Your instructions: Only the lines from the one with "Turn this picture" through the one with "hammer towards -X." are to be restated, word for word, with both of them included.

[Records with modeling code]
^^^^^^^^

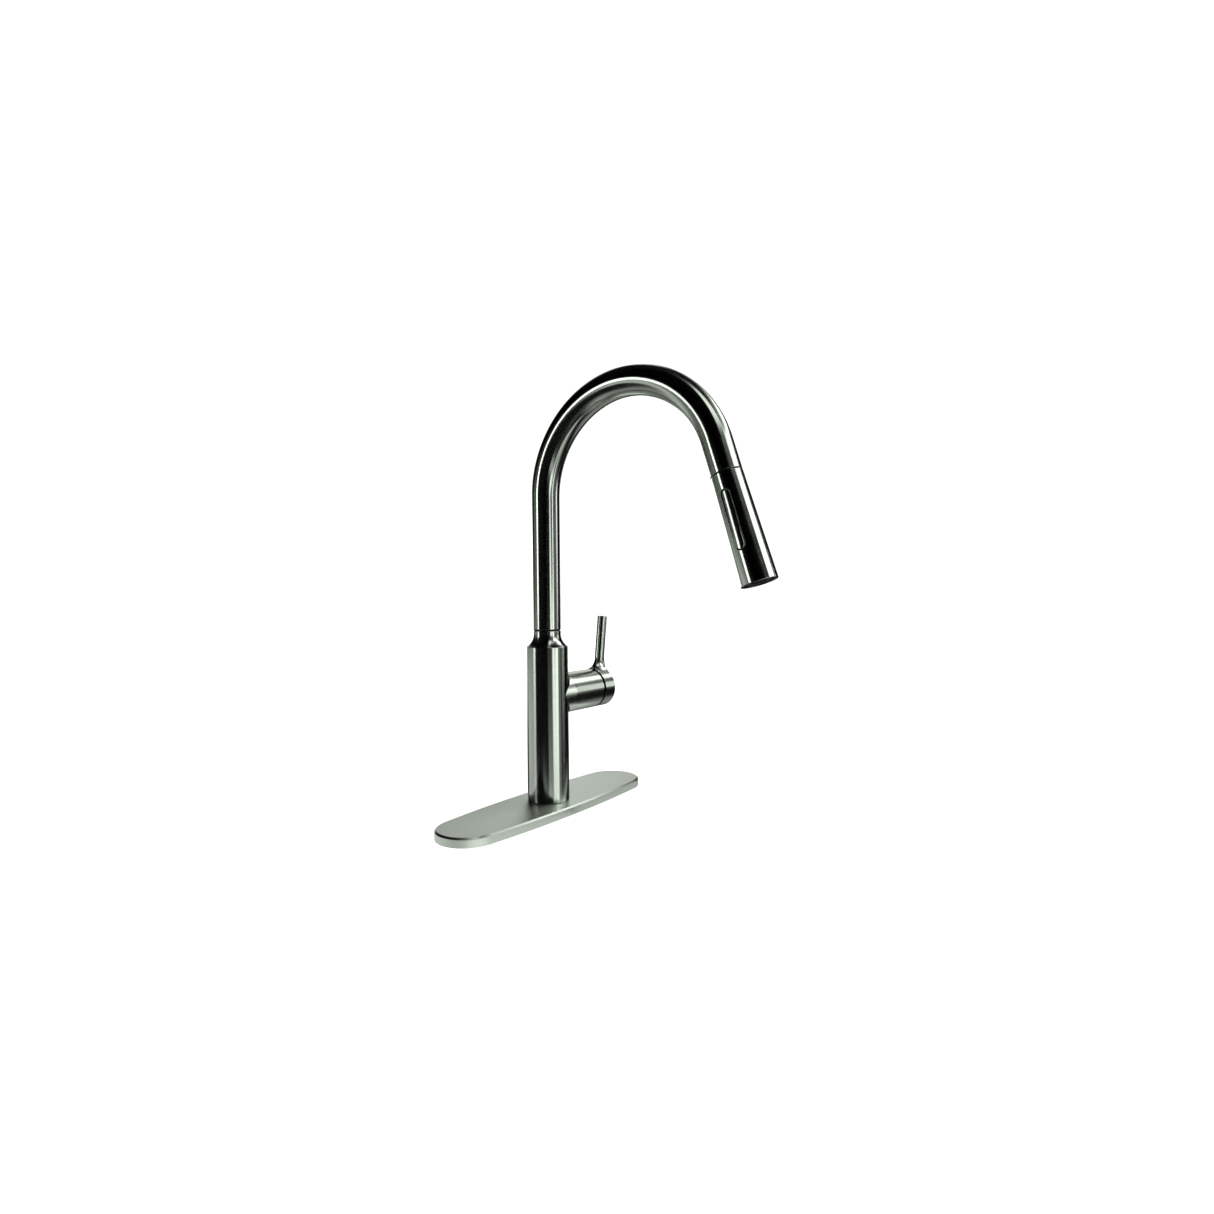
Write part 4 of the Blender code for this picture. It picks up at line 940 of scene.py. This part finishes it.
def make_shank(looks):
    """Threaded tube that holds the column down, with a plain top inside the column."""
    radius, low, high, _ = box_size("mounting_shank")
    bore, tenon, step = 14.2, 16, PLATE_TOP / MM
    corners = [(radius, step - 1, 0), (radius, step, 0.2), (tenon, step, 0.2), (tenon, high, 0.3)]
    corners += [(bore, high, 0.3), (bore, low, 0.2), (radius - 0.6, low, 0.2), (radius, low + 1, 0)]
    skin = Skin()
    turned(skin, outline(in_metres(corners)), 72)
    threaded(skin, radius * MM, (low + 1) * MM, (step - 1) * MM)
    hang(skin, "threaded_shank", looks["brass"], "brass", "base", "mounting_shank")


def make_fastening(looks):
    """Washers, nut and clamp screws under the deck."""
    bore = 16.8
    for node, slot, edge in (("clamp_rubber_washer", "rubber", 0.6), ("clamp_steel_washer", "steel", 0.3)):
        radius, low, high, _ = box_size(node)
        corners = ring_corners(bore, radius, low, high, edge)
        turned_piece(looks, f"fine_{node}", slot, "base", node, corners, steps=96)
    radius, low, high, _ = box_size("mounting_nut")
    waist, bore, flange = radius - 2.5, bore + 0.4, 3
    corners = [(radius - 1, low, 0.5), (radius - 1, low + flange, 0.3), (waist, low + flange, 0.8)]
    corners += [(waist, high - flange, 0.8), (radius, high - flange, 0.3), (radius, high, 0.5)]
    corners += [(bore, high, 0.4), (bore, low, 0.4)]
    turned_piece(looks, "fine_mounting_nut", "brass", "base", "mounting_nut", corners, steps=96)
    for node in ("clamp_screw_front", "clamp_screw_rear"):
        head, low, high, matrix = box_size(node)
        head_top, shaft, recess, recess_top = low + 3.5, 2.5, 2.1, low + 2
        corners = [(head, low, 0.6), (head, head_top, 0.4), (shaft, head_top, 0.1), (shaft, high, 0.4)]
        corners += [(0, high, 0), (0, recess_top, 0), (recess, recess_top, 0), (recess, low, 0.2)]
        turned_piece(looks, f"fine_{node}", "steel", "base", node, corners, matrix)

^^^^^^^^

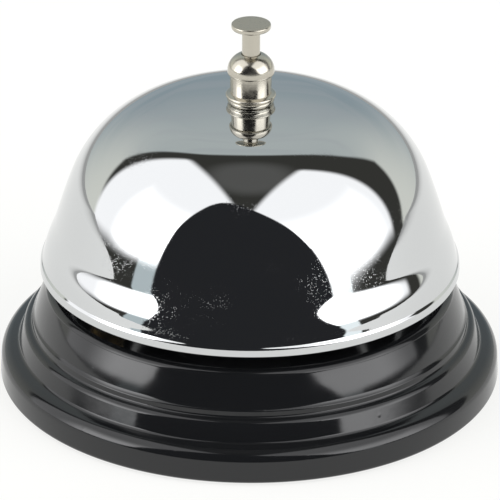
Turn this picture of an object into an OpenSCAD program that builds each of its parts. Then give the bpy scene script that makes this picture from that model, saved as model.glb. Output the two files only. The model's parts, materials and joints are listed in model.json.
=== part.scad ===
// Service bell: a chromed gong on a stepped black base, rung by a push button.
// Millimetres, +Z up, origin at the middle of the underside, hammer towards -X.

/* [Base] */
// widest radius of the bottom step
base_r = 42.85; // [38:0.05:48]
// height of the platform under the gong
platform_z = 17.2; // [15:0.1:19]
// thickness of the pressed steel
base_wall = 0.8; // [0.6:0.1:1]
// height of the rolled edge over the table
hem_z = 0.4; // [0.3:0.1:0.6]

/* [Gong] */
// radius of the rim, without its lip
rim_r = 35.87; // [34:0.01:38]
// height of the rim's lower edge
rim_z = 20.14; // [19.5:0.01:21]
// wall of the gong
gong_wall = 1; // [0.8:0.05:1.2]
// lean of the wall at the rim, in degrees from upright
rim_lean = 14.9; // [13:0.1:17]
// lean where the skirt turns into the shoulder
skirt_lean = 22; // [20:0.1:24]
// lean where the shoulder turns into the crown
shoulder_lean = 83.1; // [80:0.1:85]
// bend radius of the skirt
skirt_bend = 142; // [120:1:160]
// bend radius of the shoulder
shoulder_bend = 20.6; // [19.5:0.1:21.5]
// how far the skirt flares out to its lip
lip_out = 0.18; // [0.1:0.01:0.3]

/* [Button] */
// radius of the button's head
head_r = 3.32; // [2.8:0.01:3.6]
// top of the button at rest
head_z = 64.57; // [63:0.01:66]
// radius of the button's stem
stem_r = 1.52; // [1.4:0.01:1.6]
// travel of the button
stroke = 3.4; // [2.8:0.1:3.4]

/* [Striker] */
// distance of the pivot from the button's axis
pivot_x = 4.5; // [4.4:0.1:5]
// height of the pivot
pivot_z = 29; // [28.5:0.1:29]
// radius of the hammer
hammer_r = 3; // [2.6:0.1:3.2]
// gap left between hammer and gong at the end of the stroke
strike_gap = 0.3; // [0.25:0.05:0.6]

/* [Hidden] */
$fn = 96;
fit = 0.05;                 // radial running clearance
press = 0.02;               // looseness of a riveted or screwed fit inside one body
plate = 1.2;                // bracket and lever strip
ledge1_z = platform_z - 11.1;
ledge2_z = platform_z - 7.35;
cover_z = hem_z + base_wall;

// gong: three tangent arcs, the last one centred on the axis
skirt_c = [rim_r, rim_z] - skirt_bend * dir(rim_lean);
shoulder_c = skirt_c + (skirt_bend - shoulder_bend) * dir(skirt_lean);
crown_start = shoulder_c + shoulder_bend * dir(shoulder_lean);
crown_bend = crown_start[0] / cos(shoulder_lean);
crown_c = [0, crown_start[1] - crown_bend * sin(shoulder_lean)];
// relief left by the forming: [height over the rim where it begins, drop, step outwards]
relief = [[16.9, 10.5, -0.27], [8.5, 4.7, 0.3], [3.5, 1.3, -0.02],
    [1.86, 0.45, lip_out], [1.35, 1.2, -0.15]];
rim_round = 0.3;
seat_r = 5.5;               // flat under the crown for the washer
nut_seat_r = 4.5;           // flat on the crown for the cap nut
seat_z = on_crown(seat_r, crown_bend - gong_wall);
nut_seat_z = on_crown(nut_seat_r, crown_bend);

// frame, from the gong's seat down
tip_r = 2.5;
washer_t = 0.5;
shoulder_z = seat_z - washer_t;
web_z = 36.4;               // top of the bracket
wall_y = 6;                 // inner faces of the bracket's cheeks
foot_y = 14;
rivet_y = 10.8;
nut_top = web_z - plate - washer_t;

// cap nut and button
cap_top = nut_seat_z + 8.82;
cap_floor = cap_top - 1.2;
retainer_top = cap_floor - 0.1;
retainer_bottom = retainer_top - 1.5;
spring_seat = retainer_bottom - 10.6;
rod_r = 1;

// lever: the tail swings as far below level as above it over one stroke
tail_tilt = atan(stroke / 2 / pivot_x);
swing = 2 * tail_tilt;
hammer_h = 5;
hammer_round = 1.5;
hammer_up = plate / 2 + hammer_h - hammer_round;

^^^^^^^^

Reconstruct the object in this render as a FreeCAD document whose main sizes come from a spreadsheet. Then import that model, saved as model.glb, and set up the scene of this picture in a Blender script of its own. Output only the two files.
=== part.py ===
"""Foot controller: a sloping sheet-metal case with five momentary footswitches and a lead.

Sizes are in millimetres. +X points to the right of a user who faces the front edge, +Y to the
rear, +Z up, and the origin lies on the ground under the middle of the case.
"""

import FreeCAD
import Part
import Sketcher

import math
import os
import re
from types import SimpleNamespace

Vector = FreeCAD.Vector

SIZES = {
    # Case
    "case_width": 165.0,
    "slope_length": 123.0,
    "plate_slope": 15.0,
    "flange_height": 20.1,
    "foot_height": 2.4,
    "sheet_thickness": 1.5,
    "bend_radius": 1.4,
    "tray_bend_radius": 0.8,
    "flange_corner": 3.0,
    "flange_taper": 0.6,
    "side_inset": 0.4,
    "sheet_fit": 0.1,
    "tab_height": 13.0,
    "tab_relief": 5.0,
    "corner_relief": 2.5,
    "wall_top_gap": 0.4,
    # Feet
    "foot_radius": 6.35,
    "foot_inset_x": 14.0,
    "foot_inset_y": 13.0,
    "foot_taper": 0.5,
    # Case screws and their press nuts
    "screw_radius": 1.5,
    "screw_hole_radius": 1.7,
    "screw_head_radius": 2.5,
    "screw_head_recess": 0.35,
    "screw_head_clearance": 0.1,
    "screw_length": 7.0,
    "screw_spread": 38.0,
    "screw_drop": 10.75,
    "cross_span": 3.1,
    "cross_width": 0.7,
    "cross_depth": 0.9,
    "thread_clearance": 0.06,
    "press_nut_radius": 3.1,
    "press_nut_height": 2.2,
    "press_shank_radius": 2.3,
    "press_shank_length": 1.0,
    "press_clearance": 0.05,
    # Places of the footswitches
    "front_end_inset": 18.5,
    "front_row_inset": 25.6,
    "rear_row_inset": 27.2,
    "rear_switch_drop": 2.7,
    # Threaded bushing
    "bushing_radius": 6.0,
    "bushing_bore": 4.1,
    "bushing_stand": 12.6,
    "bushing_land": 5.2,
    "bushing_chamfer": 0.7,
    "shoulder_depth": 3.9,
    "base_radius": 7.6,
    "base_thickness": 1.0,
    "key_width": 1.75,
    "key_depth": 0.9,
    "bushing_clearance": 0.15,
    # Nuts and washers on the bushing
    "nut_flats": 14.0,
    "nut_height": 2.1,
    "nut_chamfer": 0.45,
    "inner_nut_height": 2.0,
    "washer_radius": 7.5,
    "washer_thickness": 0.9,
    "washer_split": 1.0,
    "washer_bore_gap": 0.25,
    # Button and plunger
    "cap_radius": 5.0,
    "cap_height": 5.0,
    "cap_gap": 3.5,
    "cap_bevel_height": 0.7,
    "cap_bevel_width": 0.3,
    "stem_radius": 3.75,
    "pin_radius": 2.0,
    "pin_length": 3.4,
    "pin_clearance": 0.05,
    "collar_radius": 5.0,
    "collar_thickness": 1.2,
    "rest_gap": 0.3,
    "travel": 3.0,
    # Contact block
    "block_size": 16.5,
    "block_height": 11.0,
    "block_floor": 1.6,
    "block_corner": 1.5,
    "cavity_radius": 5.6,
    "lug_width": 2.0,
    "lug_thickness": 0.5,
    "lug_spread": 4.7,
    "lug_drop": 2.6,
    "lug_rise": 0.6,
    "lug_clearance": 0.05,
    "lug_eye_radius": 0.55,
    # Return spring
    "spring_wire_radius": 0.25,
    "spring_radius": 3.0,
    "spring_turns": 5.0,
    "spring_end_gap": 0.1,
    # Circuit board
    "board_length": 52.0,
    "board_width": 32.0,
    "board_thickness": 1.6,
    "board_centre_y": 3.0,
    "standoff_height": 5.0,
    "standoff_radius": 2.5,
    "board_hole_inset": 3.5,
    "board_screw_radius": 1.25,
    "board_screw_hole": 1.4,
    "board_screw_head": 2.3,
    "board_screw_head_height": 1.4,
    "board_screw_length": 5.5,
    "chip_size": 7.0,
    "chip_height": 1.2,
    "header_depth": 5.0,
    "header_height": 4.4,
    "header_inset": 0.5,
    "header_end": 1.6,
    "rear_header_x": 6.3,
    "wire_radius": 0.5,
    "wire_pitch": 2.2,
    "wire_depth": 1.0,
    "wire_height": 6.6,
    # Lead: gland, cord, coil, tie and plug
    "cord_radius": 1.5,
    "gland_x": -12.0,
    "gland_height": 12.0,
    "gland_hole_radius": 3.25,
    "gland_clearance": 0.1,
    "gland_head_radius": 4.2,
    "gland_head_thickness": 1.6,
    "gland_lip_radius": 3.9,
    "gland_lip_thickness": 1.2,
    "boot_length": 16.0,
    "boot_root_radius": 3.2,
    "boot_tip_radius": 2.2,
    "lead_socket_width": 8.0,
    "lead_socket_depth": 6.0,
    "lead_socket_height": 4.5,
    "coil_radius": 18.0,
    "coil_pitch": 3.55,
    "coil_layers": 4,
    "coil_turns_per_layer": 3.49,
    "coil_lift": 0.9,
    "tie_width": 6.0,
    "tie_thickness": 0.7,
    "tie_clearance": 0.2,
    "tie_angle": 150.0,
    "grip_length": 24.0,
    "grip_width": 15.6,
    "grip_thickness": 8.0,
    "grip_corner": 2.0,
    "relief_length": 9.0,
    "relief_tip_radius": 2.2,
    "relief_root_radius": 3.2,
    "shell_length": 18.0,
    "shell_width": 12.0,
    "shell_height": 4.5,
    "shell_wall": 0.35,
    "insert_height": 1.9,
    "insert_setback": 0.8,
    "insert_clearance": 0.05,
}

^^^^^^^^

Complete output:
Turn this picture of an object into an OpenSCAD program that builds each of its parts. Then give the bpy scene script that makes this picture from that model, saved as model.glb. Output the two files only. The model's parts, materials and joints are listed in model.json.
=== part.scad ===
// Service bell: a chromed gong on a stepped black base, rung by a push button.
// Millimetres, +Z up, origin at the middle of the underside, hammer towards -X.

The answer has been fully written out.